> [Objective]: Where a line below holds the string "with", copy that line.

> [Excerpted records]:
________________________________________
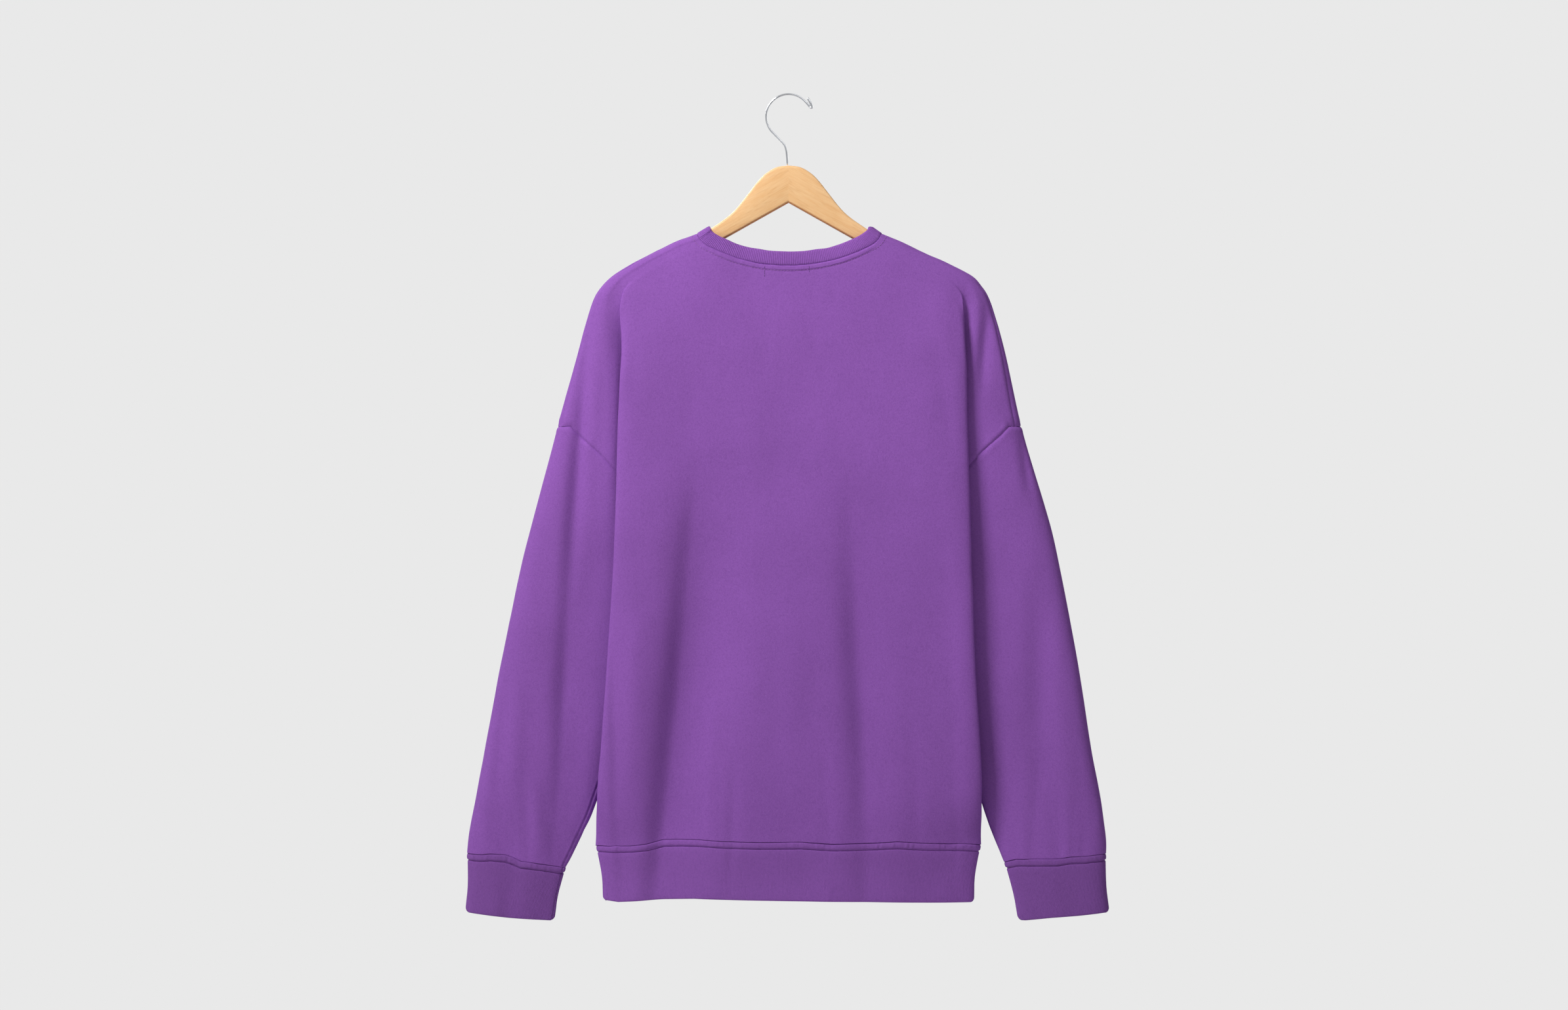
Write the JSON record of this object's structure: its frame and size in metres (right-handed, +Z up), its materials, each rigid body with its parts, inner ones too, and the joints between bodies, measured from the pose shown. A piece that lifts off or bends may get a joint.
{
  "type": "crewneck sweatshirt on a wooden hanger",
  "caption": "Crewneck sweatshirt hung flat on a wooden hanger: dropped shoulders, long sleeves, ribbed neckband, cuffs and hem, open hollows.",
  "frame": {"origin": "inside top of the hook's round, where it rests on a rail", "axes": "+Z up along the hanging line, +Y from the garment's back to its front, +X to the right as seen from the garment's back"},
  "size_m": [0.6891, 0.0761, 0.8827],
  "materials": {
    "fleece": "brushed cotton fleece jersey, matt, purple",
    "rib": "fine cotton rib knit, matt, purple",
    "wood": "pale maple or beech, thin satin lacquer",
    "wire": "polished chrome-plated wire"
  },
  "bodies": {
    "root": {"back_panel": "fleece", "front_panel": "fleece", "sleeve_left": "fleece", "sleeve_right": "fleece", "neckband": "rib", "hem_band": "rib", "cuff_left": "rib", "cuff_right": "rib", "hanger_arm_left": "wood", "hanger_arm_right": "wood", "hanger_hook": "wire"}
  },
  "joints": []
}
________________________________________
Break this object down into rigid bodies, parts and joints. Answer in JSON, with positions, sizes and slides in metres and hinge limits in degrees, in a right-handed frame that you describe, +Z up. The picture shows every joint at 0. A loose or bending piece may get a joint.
________________________________________
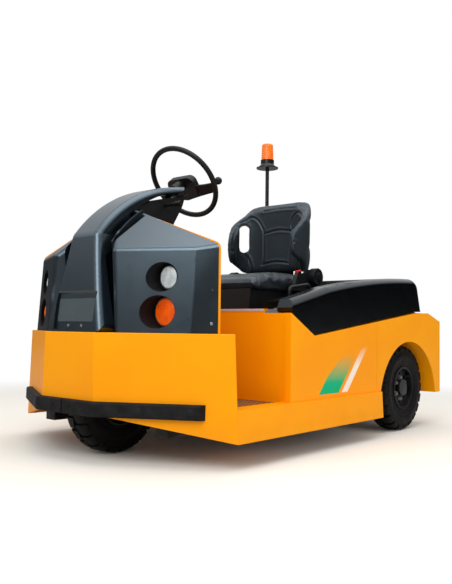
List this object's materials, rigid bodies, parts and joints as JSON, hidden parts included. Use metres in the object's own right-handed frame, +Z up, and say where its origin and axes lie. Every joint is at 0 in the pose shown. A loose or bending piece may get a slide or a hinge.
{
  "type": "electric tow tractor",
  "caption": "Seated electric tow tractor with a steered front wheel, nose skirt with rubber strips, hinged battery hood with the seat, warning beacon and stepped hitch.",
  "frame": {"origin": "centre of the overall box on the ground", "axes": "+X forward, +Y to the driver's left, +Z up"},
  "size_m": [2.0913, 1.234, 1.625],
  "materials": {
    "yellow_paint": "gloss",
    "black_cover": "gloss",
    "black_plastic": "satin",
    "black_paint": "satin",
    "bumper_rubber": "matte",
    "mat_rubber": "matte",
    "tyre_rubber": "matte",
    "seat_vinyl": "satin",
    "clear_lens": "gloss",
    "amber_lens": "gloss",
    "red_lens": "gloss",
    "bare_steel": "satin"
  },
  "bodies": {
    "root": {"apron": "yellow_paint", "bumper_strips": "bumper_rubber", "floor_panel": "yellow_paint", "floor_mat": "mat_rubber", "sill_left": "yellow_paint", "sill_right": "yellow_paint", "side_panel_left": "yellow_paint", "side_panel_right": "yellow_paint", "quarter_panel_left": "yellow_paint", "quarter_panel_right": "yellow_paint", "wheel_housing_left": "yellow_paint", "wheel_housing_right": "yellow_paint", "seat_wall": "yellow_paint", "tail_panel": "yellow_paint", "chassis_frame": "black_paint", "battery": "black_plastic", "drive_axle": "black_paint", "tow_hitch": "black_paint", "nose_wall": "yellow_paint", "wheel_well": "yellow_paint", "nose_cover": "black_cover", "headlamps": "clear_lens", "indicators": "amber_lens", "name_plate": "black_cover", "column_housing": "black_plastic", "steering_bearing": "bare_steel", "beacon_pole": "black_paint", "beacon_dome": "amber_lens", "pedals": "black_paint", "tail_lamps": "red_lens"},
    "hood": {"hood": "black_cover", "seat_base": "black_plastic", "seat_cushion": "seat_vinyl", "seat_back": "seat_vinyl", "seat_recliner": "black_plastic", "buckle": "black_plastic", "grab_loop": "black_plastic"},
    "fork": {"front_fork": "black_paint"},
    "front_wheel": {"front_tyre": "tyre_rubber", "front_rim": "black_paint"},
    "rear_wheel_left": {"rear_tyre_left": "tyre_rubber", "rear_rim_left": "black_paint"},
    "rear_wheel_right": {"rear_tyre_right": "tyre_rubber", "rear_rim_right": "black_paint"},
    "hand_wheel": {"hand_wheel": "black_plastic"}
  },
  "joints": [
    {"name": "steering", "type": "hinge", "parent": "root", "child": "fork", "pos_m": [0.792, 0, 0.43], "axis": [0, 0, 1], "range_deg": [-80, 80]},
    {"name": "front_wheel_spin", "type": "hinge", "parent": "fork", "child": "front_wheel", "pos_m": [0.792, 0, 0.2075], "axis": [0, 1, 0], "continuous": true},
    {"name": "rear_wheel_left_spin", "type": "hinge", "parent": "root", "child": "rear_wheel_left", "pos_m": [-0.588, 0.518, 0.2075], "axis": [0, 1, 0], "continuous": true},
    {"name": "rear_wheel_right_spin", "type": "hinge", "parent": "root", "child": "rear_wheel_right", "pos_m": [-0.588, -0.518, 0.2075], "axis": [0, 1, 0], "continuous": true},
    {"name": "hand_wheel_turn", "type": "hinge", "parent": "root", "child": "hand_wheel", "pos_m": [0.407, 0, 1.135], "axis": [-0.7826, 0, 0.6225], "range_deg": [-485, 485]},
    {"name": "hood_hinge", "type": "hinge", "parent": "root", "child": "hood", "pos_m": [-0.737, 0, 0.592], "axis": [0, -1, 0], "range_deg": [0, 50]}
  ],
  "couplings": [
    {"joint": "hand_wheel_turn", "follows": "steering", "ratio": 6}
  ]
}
________________________________________
> [Response below]:
Write the JSON record of this object's structure: its frame and size in metres (right-handed, +Z up), its materials, each rigid body with its parts, inner ones too, and the joints between bodies, measured from the pose shown. A piece that lifts off or bends may get a joint.
Break this object down into rigid bodies, parts and joints. Answer in JSON, with positions, sizes and slides in metres and hinge limits in degrees, in a right-handed frame that you describe, +Z up. The picture shows every joint at 0. A loose or bending piece may get a joint.
  "caption": "Seated electric tow tractor with a steered front wheel, nose skirt with rubber strips, hinged battery hood with the seat, warning beacon and stepped hitch.",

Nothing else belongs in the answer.